_SET EXERCISE_
Your task is to copy a single run of lines that starts at the line with "keep(node, cover)" and stops at the line with "import numpy as np", keeping both ends. Copy nothing else.

═════ SUPPLIED MATERIAL ═════

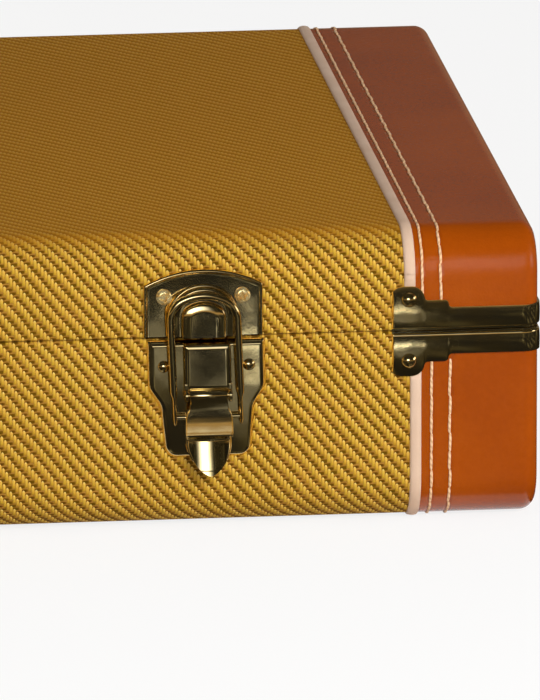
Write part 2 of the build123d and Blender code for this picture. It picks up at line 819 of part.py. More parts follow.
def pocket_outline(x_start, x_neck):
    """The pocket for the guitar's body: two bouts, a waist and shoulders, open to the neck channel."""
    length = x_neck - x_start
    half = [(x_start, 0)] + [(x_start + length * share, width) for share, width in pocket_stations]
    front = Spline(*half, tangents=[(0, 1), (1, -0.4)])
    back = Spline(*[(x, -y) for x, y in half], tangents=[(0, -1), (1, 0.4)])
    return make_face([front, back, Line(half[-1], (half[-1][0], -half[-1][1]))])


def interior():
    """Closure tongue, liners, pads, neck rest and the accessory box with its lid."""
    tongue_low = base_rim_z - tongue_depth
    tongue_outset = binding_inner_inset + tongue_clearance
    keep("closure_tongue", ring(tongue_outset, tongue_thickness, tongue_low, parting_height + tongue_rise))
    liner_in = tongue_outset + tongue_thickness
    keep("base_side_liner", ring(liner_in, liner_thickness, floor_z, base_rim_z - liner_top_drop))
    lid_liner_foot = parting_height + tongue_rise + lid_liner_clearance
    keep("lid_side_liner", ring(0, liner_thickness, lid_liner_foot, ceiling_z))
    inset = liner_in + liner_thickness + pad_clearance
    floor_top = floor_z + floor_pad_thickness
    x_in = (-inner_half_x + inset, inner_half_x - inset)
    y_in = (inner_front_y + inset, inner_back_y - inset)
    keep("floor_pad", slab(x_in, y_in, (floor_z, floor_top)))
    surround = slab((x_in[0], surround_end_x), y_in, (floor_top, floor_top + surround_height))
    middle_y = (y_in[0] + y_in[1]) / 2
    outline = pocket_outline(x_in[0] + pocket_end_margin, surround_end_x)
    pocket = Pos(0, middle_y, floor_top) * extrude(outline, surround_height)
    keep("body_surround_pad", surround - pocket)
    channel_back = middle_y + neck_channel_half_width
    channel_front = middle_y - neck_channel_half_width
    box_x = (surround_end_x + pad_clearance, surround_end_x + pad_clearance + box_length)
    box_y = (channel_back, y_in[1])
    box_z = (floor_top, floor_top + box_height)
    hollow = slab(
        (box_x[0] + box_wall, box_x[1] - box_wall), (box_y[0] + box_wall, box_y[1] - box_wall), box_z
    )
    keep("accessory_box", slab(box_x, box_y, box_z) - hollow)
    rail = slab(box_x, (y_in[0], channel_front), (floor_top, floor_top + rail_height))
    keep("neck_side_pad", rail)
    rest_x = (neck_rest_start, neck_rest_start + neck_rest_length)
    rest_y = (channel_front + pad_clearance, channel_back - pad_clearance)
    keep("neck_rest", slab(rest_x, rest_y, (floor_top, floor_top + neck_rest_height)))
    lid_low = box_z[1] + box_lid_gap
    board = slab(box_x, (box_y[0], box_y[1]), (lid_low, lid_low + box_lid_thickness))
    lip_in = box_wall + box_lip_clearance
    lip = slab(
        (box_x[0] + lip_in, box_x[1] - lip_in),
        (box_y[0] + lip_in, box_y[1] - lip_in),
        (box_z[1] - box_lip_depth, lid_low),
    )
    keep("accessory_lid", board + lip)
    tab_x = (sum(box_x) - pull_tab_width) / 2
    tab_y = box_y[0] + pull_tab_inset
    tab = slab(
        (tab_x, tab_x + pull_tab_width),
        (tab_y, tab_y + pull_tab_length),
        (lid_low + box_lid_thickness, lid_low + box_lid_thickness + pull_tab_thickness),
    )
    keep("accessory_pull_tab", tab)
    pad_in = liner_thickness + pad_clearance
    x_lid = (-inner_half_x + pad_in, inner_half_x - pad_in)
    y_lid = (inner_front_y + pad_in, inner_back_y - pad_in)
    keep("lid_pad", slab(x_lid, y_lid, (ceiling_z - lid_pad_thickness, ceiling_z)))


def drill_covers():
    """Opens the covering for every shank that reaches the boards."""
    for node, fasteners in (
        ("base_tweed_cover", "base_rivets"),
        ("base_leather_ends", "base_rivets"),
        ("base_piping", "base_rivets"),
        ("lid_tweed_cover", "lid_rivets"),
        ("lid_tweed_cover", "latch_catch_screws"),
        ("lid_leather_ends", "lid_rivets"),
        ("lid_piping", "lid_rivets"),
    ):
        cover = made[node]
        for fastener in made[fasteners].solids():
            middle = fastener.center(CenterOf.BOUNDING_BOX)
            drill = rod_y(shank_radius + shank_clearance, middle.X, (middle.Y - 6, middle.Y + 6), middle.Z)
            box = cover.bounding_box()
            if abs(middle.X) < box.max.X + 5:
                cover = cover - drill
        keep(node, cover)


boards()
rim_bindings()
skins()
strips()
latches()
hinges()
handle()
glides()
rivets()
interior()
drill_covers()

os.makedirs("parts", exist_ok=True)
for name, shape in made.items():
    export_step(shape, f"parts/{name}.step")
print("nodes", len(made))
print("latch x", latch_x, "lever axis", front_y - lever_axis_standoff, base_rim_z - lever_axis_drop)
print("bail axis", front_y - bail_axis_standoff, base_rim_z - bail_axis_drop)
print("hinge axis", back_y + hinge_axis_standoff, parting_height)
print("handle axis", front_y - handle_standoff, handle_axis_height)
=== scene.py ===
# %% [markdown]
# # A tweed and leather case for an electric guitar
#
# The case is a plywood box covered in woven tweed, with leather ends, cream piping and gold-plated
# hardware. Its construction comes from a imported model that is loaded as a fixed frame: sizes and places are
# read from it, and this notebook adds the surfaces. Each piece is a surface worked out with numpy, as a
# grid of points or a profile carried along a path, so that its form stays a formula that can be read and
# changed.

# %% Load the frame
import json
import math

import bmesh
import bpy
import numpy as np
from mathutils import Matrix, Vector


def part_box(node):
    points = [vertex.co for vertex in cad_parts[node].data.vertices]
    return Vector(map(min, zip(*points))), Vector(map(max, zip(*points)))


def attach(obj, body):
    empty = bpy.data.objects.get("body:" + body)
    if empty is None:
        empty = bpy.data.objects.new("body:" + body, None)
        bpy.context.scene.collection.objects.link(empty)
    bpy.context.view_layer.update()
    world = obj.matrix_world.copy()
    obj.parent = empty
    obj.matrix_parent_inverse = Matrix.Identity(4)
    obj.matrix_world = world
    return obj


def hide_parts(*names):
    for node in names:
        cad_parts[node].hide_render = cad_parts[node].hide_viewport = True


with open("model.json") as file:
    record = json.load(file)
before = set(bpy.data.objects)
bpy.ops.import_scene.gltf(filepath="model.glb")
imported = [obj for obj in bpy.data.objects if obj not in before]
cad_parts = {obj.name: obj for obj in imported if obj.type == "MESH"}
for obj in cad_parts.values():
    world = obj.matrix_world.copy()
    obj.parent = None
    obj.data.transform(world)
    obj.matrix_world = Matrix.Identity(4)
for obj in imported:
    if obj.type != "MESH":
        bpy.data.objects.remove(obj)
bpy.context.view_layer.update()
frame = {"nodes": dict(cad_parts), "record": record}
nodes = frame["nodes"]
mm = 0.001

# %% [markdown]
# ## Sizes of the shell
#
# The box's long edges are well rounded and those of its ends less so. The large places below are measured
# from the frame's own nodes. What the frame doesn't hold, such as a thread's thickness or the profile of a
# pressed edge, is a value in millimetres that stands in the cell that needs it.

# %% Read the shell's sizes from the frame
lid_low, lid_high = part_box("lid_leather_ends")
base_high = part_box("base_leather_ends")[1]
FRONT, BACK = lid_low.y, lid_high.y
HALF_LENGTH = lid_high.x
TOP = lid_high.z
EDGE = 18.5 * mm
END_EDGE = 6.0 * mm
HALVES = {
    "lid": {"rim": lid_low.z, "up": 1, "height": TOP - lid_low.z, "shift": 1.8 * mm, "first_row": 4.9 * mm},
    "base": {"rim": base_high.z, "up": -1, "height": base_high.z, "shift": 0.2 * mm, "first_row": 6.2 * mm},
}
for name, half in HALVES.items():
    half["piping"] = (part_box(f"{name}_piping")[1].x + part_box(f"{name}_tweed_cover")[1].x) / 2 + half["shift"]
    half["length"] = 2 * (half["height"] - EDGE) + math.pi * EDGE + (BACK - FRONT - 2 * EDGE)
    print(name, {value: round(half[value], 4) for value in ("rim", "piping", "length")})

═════

_SOLUTION FOR THIS PROBLEM_
        keep(node, cover)


boards()
rim_bindings()
skins()
strips()
latches()
hinges()
handle()
glides()
rivets()
interior()
drill_covers()

os.makedirs("parts", exist_ok=True)
for name, shape in made.items():
    export_step(shape, f"parts/{name}.step")
print("nodes", len(made))
print("latch x", latch_x, "lever axis", front_y - lever_axis_standoff, base_rim_z - lever_axis_drop)
print("bail axis", front_y - bail_axis_standoff, base_rim_z - bail_axis_drop)
print("hinge axis", back_y + hinge_axis_standoff, parting_height)
print("handle axis", front_y - handle_standoff, handle_axis_height)
=== scene.py ===
# %% [markdown]
# # A tweed and leather case for an electric guitar
#
# The case is a plywood box covered in woven tweed, with leather ends, cream piping and gold-plated
# hardware. Its construction comes from a imported model that is loaded as a fixed frame: sizes and places are
# read from it, and this notebook adds the surfaces. Each piece is a surface worked out with numpy, as a
# grid of points or a profile carried along a path, so that its form stays a formula that can be read and
# changed.

# %% Load the frame
import json
import math

import bmesh
import bpy
import numpy as np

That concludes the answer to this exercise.